* begin Dataset content *
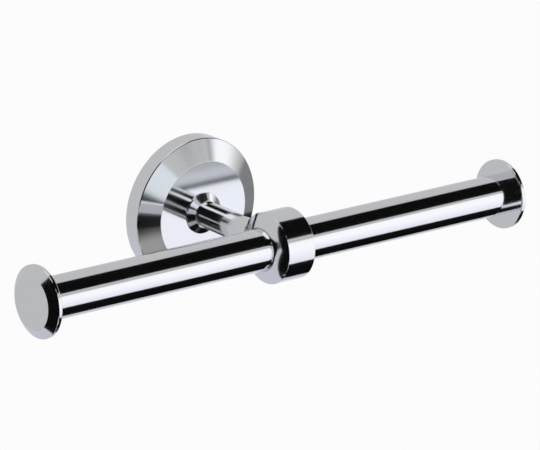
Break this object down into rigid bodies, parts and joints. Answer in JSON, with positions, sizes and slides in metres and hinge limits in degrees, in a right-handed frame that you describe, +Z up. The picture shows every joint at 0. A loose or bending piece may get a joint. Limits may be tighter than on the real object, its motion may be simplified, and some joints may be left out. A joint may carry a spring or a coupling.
{
  "type": "double toilet roll holder",
  "caption": "Wall-mounted chrome holder for two toilet rolls: bevelled round rosette, straight post, thick ring hub and a crosswise bar with a flanged cap at each end.",
  "frame": {"origin": "middle of the wall bracket's back face, on the wall", "axes": "+X to the right along the bar as seen from the room, +Y into the wall, +Z up"},
  "size_m": [0.285, 0.088, 0.0712],
  "materials": {
    "polished_chrome": "polished",
    "zinc_casting": "satin",
    "plated_steel": "satin",
    "turned_brass": "satin"
  },
  "bodies": {
    "root": {"wall_bracket": "zinc_casting", "rosette_cover": "polished_chrome", "rosette_grub_screw": "plated_steel", "post_backing_washer": "plated_steel", "post_lock_washer": "plated_steel", "post_fixing_bolt": "plated_steel", "post_foot_pin": "plated_steel", "post_collar": "polished_chrome", "post": "polished_chrome", "post_head_pin": "plated_steel", "hub_stud": "plated_steel", "ring_hub": "polished_chrome", "bar_tube": "polished_chrome", "bar_core": "turned_brass", "left_tube_plug": "turned_brass", "left_cap_stud": "plated_steel", "left_end_cap": "polished_chrome", "right_tube_plug": "turned_brass", "right_cap_stud": "plated_steel", "right_end_cap": "polished_chrome"}
  },
  "joints": []
}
* end Dataset content *
Brief ::
Print the complete listing again, exactly as it stands.

Correct answer ::
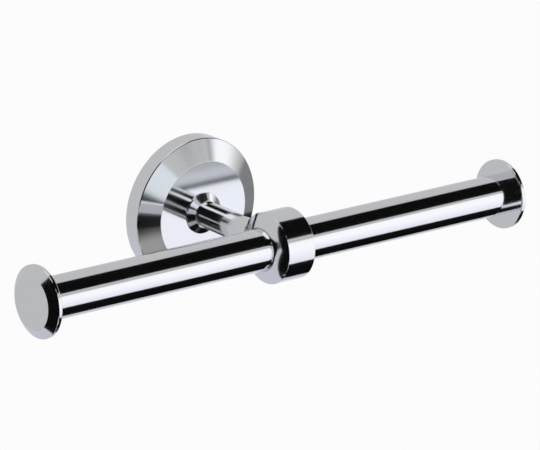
Break this object down into rigid bodies, parts and joints. Answer in JSON, with positions, sizes and slides in metres and hinge limits in degrees, in a right-handed frame that you describe, +Z up. The picture shows every joint at 0. A loose or bending piece may get a joint. Limits may be tighter than on the real object, its motion may be simplified, and some joints may be left out. A joint may carry a spring or a coupling.
{
  "type": "double toilet roll holder",
  "caption": "Wall-mounted chrome holder for two toilet rolls: bevelled round rosette, straight post, thick ring hub and a crosswise bar with a flanged cap at each end.",
  "frame": {"origin": "middle of the wall bracket's back face, on the wall", "axes": "+X to the right along the bar as seen from the room, +Y into the wall, +Z up"},
  "size_m": [0.285, 0.088, 0.0712],
  "materials": {
    "polished_chrome": "polished",
    "zinc_casting": "satin",
    "plated_steel": "satin",
    "turned_brass": "satin"
  },
  "bodies": {
    "root": {"wall_bracket": "zinc_casting", "rosette_cover": "polished_chrome", "rosette_grub_screw": "plated_steel", "post_backing_washer": "plated_steel", "post_lock_washer": "plated_steel", "post_fixing_bolt": "plated_steel", "post_foot_pin": "plated_steel", "post_collar": "polished_chrome", "post": "polished_chrome", "post_head_pin": "plated_steel", "hub_stud": "plated_steel", "ring_hub": "polished_chrome", "bar_tube": "polished_chrome", "bar_core": "turned_brass", "left_tube_plug": "turned_brass", "left_cap_stud": "plated_steel", "left_end_cap": "polished_chrome", "right_tube_plug": "turned_brass", "right_cap_stud": "plated_steel", "right_end_cap": "polished_chrome"}
  },
  "joints": []
}